RIVET Backend Configuration File

Below you will find explainations for each field in the following config.yaml file.

# GCP Credentials [LEAVE EMPTY FOR LOCAL JOB]
bucket_id:
project_id:
key_file: /tmp/keys/

# GCP Machine and Storage Bucket Config [LEAVE EMPTY FOR LOCAL JOB]
instances:
boot_disk_size: 50
machine_type:

# Ripples Parameters Config [REQUIRED]
version: ripples-fast
mat:
newick:
metadata:
date:
# Local results output directory, or name of folder on GCP storage bucket
results:
reference: reference.fa

# Additional Parameters
num_descendants: 5
public_tree: True
verbose: False
# Default to all available threads if left empty
threads:
docker_image: mrkylesmith/ripples_pipeline:latest
generate_taxonium: False

RIVET GCP Job Parameters

Warning

If you are running your RIVET backend job on GCP, you must fill out all of the fields in this subsection. Otherwise, if you are running your RIVET job locally on your machine, just leave these fields blank.

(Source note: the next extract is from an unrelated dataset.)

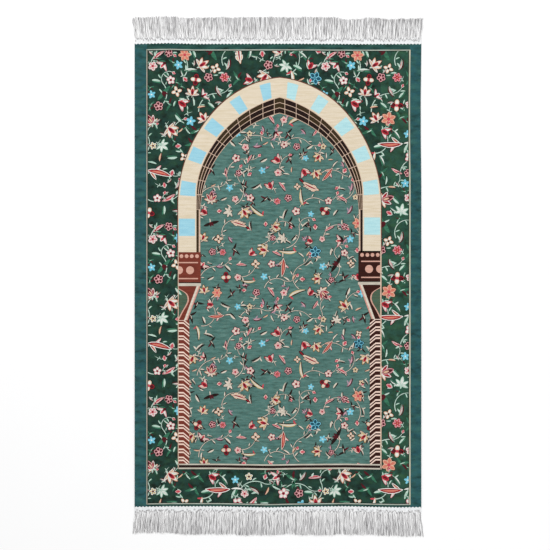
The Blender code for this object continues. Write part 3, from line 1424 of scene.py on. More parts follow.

bucket_id: The name of the GCP Storage Bucket where RIVET will find your pipeline inputs, and write the outputs of the pipeline.
project_id: The name of your GCP project, where your Storage Bucket can be found.
key_file: Location (path) to find a GCP authentication keys JSON file, that will give RIVET the necessary permissions to access your GCP account and storage bucket.
instances: The number of GCP instances (machines) to parallelize your RIVET job across. RIVET will automatically partition the number of long branches in the given MAT across n instances given by this field and search for recombination events and perform filtration checks in parallel on n machines.
boot_disk_size: 50 This field should be left as 50, and pertains only to GCP machines.
machine_type: n2d-highcpu-32 The types of GCP machine to use for RIVET job. We recommbend leaving this field as n2d-highcpu-32 machine, since RIVET is optimized to take advantage of GCP compute optimized instances, but this field can be changed if desired. The list of available machines can be found at the following page: Machine families resource and comparison guide

Info

For more information on GCP acount setup including obtaining the necessary key_file, please see the GCP Setup Docs

RIVET Specific Parameters

version: ripples-fast Do not change this field. We recommend using ripples-fast, which is a new implementation of the RIPPLES algorithm that produces identical results with considerable speedup.
mat: The mutation-annotated tree (MAT) input phylogeny generated by UShER to search for recombination. A daily-updated database of SARS-CoV-2 mutation-annotated trees has been made available through matUtils and can be found here: https://hgdownload.soe.ucsc.edu/goldenPath/wuhCor1/UShER_SARS-CoV-2/.
newick: The name of the Newick tree file that will be used by the RIVET backend pipeline. Could be named <DATE>_tree.nwk for example. No actual input file is required for this field, just provide the name of the file, and RIVET will convert to the Newick file format internally.
metadata: Provide the name of the sequence metadata file you obtained here: metadata. This is a TSV file containing information about each sample in the MAT, including its name, date sequenced, country sequenced, and clade/lineage information. This information is used throughout the RIVET backend pipeline, for inferring the recombinant ancestor emergence date for example.
date: The date corresponding to the input MAT and metadata files used, in the following format year-month-day. Eg.) 2023-06-01
results: The name of directory to write all RIVET output files to, both locally and in GCP storage bucket if running remote job.
reference: reference.fa The name of the SARS-CoV-2 reference file, that will be automatically downloaded by the RIVET pipeline. For SARS-CoV-2 recombination inference, we recommend not changing this field.
num_descendants: 5 The minimum number of leaves that a node should have to be considered for recombination.
public_tree: True This field should be set to True if the MAT was obtained at the following link: https://hgdownload.soe.ucsc.edu/goldenPath/wuhCor1/UShER_SARS-CoV-2/.
verbose: False If set to False, most standard out information will be written to log files, instead of printed to the console during the pipeline execution.
threads: As many stages of RIVET and RIPPLES are multithreaded, this field sets the number of threads to use when running RIVET locally. If this field is left blank, the number of threads will automatically equal the number of available cores on the machine.
docker_image: mrkylesmith/ripples_pipeline:latest The public Docker image for RIVET that will be used when executing the pipeline on GCP. Do not change this field.
generate_taxonium: False When set to True, RIVET will generate a Taxonium jsonl file that can be loaded into the Taxonium web interface or desktop app to view the global phylogeny for the given input MAT.